Éx 17, 3-7; Sal 94; Rom 5, 1-2. 5-8; Jn 4, 5-42

Jesucristo es el gran Poeta de Dios. Emplea los símbolos que el Creador ha escondido en la Naturaleza con tal finura, que un observador sensible no podría sino exclamar, contemplándole: «¡Es el Señor!». Dos realidades tan cotidianas como el agua y la sed se convirtieron, merced a un exquisito diálogo, en la catequesis que sacó a la luz un drama oculto: el del hombre frente a Dios.
El diálogo comienza en la superficie, donde todo está a la vista: el agua que requiere de un cubo para ser lograda, un hombre con sed que no puede beberla, y una mujer satisfecha, que trae un cubo y se acerca al pozo movida por la rutina más que por la urgencia.

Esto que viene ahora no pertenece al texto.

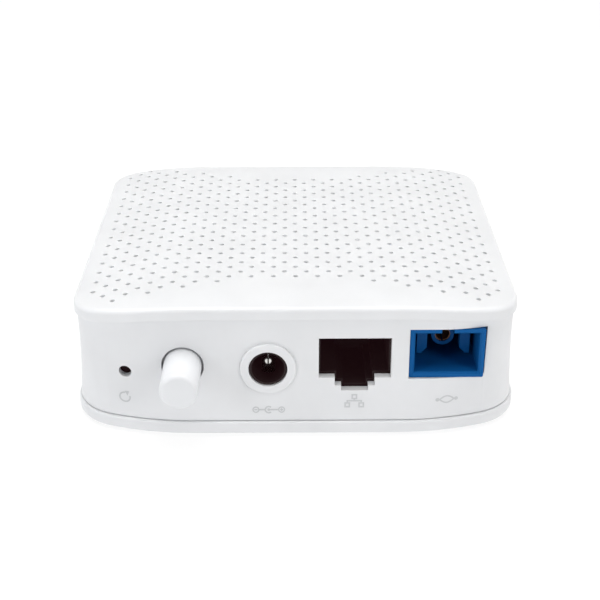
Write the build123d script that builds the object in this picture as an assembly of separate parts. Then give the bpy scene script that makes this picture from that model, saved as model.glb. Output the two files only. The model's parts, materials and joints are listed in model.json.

Un pobre mendigo y una mujer opulenta: «Dame de beber»… Mira al Crucifijo y escucha a Jesús pobre, desnudo, y malherido frente a ti, que tienes de todo: «Tengo sed» (Jn 19, 28).

«Si conocieras el don de Dios y quién es el que te pide de beber, le pedirías tú». Jesús invita a la mujer a descender a un terreno nuevo para ella: existe un agua que ella no conoce («el don de Dios»), y se encuentra ante una persona igualmente desconocida («el que te pide de beber»). Hay, también, una sed en su alma («le pedirías tú») con la que nunca se ha enfrentado. La invitación supone un «incómodo» cambio de papeles: ella pasará a ser la necesitada, y el mendigo pasará a ser el benefactor: «El que bebe de esta agua vuelve a tener sed; pero el que beba del agua que yo le daré nunca más tendrá sed»… Tres caminos se han abierto ante la samaritana: puede coger su agua, darse la vuelta, y olvidar el percance para que su vida siga igual; puede darle al mendigo una limosna de agua y marcharse con la «conciencia tranquila»; o puede aceptar la invitación y caer de rodillas como una miserable que mendiga un Agua Nueva.
Escuchémoslo: «¿Acaso no ves que nunca estás satisfecho? Todas tu riquezas no bastan para llenar tu corazón. Cuando logras lo que deseas, pronto te cansas de ello y quieres más… Tienes sed, y no puedes saciarla. Yo, sin embargo, tengo la única agua que puede llenar tu alma para siempre»… Ahí tienes los tres caminos: o te olvidas de Jesús y te hartas de agua; o le das a Jesús Crucificado una «limosna» -ya sabes: ir a misa de vez en cuando, rezar un poco y portarte bien…-; o caes por tierra ante el Crucifijo y suplicas llorando el Perdón y la Gracia.

«Señor, dame esa agua»… La mujer acepta el reto, y cae de rodillas la que se creía rica, mendigando ante el Pobre el Agua Viva. Aún tendrá que descender otro peldaño: «No tienes marido». Jesús la invita a reconocer su pecado y a confesarse indigna… Ella acepta. «La mujer entonces dejó su cántaro»… Está loca de alegría, y no puede sino correr para gritarlo. Ha olvidado cántaro y agua, porque tiene el corazón ebrio de Espíritu. Un alma se ha salvado. La escena se repite cuantas veces un hombre «satisfecho» se postra ante el sacerdote -¡Cristo pobre!- suplicando el Perdón… Le pediré a María la verdadera humildad: que me reconozca pequeño, para alcanzar lo único grande.